Vera Farmiga is so hot in her granny clothes! |
I wish I could find something good to say about "The Conjuring", but it's a typical James Wan movie. There are a couple of overloud jump scares which don't work, the usual creepy dolls which aren't creepy at all, some guy in a latex witch mask which is supposed to be scary, horrible shaky camerawork (but with lots of zooming this time just to be very '70s!), irritating child actors, poor CGI effects, plotholes everywhere, no atmosphere, no tension, total chaos at the end with a lame resolution, and nothing original whatsoever. The tongue-in-cheek acknowledgement of Blumhouse Productions' formulaic style of composition when the family mentions birds hitting their house (as in "Dark Skies") is realised when the birds repeat their kamikaze attack near the end, but you can't make in-jokes like that when you do the same damned thing yourself!!!

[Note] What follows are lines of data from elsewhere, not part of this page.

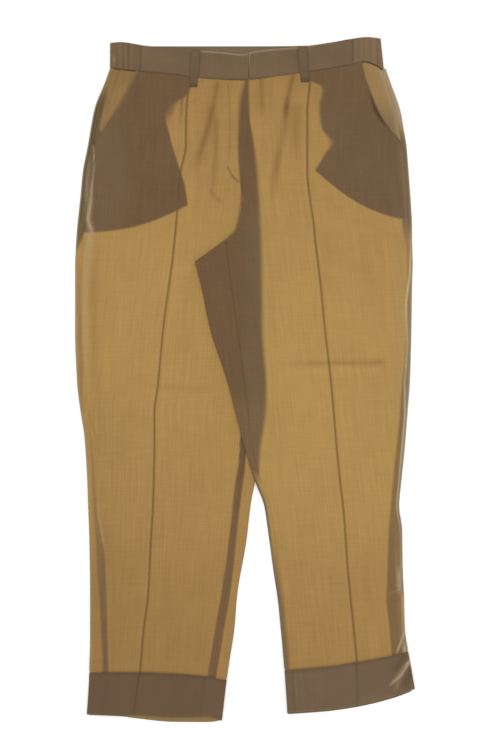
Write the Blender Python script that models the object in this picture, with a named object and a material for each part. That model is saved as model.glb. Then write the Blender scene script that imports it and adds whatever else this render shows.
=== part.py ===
# Linen trousers laid flat, front up, with the wearer's left leg lying over the right one.
# The tables and sizes are in millimetres and the finished objects in metres. +Y runs to the waist and
# +Z up from the surface they lie on. Left and right are the wearer's: the right leg is at -X.
# Each piece of cloth is a sheet through the middle of its wall, which a Solidify modifier thickens.
# x is measured from the centre front at the waist and y from the lowest point of the hem, until the
# last step moves the origin to the middle of the footprint.

import math
from collections import namedtuple

import bpy

CLOTH = 1.2        # wall of one layer of linen
DOUBLED = 1.6      # wall of the turned-up cuffs and the pocket bags
BAND = 2.0         # wall of the waistband
GAP = 0.3          # between two pieces at a seam or lying on each other
EDGE_LOFT = 1.5    # extra room between front and back at a folded edge
EDGE_REACH = 14.0  # how far in from the fold that room fades away
HIDDEN_LOFT = 0.3  # share of that room where the other leg lies on the fold
COVERED_TO = 300.0  # height down to which the left leg lies on the right leg's inner fold
COVERED_FADE = 20.0
TUCK_WIDE = 2.6    # half the width of the stitched crease down each front
TUCK_HIGH = 1.3    # how far that crease stands up
CREASE_ROOM = 5.0  # half the width of the cuff's own ridge over it
CUFF_RAMP = 26.0   # length over which a leg rises from the surface into its cuff
CUFF_LEVEL = 12.0  # the leg is fully raised this far above the cuff
HEM_SET_BACK = 2.5  # the leg ends this far above the lower edge of its cuff
CUFF_INSET = 2.6   # the leg is this much narrower at each side inside its cuff
INSET_FROM = 24.0  # height above the cuff where it begins to narrow
INSET_RAMP = 8.0
CUFF_LOFT = 0.42   # between the leg and the cuff round it
WAIST = 900.0      # height of the waistband's lower edge at the centre front
BAND_RAMP = 45.0   # length over which the panels rise to the waistband
BAND_LOFT = 0.9    # extra room in the waistband's folded side edges
BESIDE = 18.0      # the front stays raised for this far beside what lies under it
RAMP = 12.0        # and then comes down over this width
LAP_RAMP = 17.0    # the same where the left leg comes down from the right one
LAP_LEVEL = 3.0    # the left leg stays raised this far past the right leg's inner edge
LAP_ROOM = 1.5     # share of extra room between front and back on that slope
LAP_TOP = 731.0    # height of the front seam's lower end, where the lap of the legs begins
LAP_RISE = 22.0    # length over which the left panels climb onto the right leg above that
CROTCH = 676.0     # height of the point where the four panels meet
TIP = 645.0        # height of the tip where the left back panel is folded round
FOLD_STEPS = 4     # flat faces round each folded edge
ROUND_IN = 3.2     # the round of a folded edge begins about this far in from it
RIGHT_TURN = 706.0  # height from which the right back panel is folded round at its inner edge
INNER_LOFT = 45.0  # the room in the inner folds ends this far above the tip
BRIM = 6.5         # length of the back panel that shows beside a pocket mouth
SEAM_STRIP = 9.0   # width of the front's first strip beside the outseam
SEAM_CALM = 12.0   # folds fade out over this width beside a seam
WAIST_REACH = 75.0  # rows follow the waistband's curve over this length
HEM_REACH = 240.0  # and the hem's slant from this far above it
HEM_BLEND = 150.0
BACK_REACH = 25.0  # the back follows its own hem over this length
WALL_REACH = 4.0   # room between the pocket bag and the folded edge beside the mouth, in gaps

Row = namedtuple("Row", "y outer outseam crease inseam inner")
# outer is the folded outer edge of the tube and inner its edge towards the other leg. The front panel
# lies between outseam and inseam. Above the crotch its sides are the pocket mouth and the centre
# front, and inner is the centre back seam.
RIGHT = (
    Row(916, -189, -151, -76, 7, 4), Row(894, -197, -161, -78, 7, 4),
    Row(862, -210, -178, -82, 6, 4), Row(832, -216, -196, -83, 5, 4),
    Row(808, -220, -211, -83, 2, 4), Row(772, -227, -216, -90, -2, 4),
    Row(731, -231, -220, -94, -5, 4), Row(682, -236, -226, -98, 9, 22),
    Row(645, -238, -229, -102, 11, 23), Row(549, -238, -229, -115, 11, 24),
    Row(474, -235, -223, -122, 11, 29), Row(433, -230, -219, -127, 7, 29),
    Row(400, -225, -215, -127, 3, 23), Row(338, -221, -211, -128, -7, 14),
    Row(306, -220, -208, -129, -11, 8), Row(255, -218, -200, -132, -18, 2),
    Row(178, -217, -195, -136, -27, -11), Row(131, -217, -193, -142, -36, -15),
    Row(72, -218, -192, -147, -44, -24), Row(5, -222, -196, -153, -52, -32),
)
LEFT = (
    Row(922, 195, 163, 92, 7, 4), Row(898, 203, 169, 91, 7, 4),
    Row(855, 218, 184, 87, 6, 4), Row(832, 222, 200, 87, 5, 4),
    Row(808, 226, 219, 87, 2, 4), Row(772, 229, 223, 87, -2, 4),
    Row(731, 232, 226, 91, -5, 4), Row(690, 234, 228, 97, -13, -13),
    Row(CROTCH, 234, 228, 98, -27, -27), Row(TIP, 235, 228, 102, -23, -70),
    Row(610, 234, 228, 106, -19, -61), Row(549, 233, 227, 112, -10, -48),
    Row(479, 231, 225, 120, -1, -25), Row(437, 228, 222, 124, 4, -14),
    Row(376, 223, 217, 129, 13, 2), Row(338, 219, 213, 133, 23, 14),
    Row(303, 216, 210, 137, 35, 27), Row(270, 220, 213, 140, 41, 32),
    Row(211, 221, 214, 144, 49, 40), Row(171, 223, 217, 148, 55, 46),
    Row(131, 224, 218, 152, 59, 50), Row(76, 233, 226, 157, 64, 55),
    Row(20, 243, 235, 160, 68, 59),
)

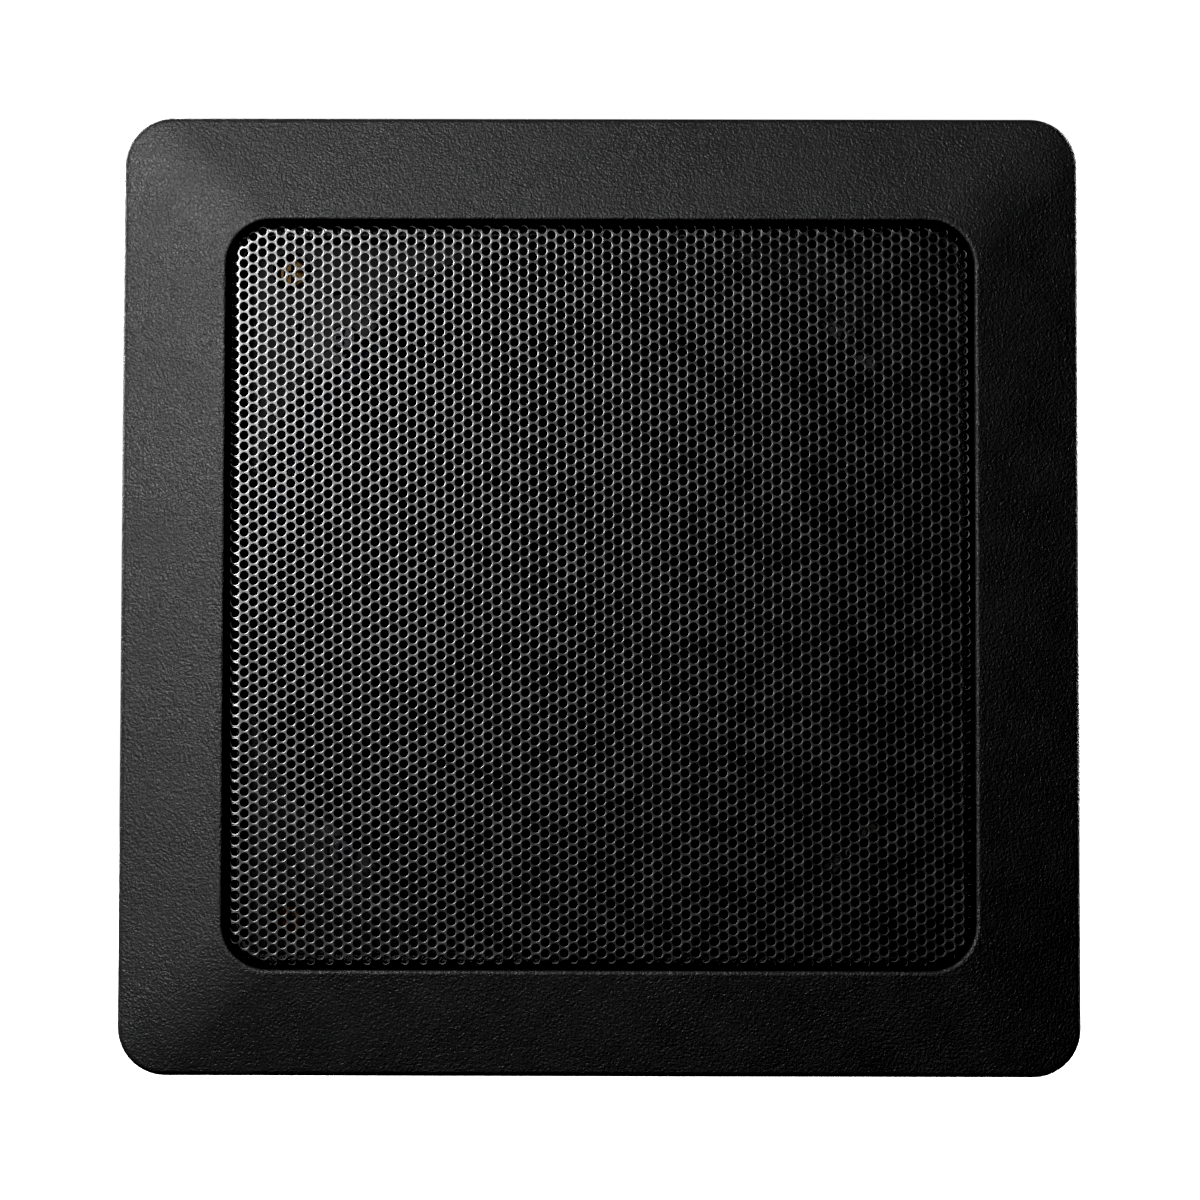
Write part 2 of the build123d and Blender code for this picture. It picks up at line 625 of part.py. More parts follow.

I suppose the period setting in 1970s America is well done, but that's not exactly a difficult thing to achieve. Apart from the cars, America looks much the same as it has done since the 1920s when it comes to the crappy wooden sheds which people jokingly refer to as houses. Every house in my town looks like the one in "The Conjuring" only in an even worse state of disrepair! Forget nostalgia, these firetraps need to be knocked down and replaced with some proper bricks and mortar! I'm sure that I've mentioned that several time before on this blog though.
I'm not happy about James Wan using a cover version of "Sleepwalk" with lyrics either. The original Santo & Johnny instrumental from 1959 which is such a signature feature of Stephen King's "Sleepwalkers" (1992) just doesn't belong anywhere else! The guitars in "Sleepwalk" even sound like cats meowing for God's sake! But, in spite of having a witch in the story, there are no cats in "The Conjuring"! There's a collie dog called Sadie who meets her maker off camera, but no cats! Oh, that makes me so angry!
The word on the street is that James Wan is giving up horror movies now to make the next homoerotic installment in "The Fast and the Furious" franchise. I wish him the best of luck, but after "The Conjuring", I can't say that he will be missed.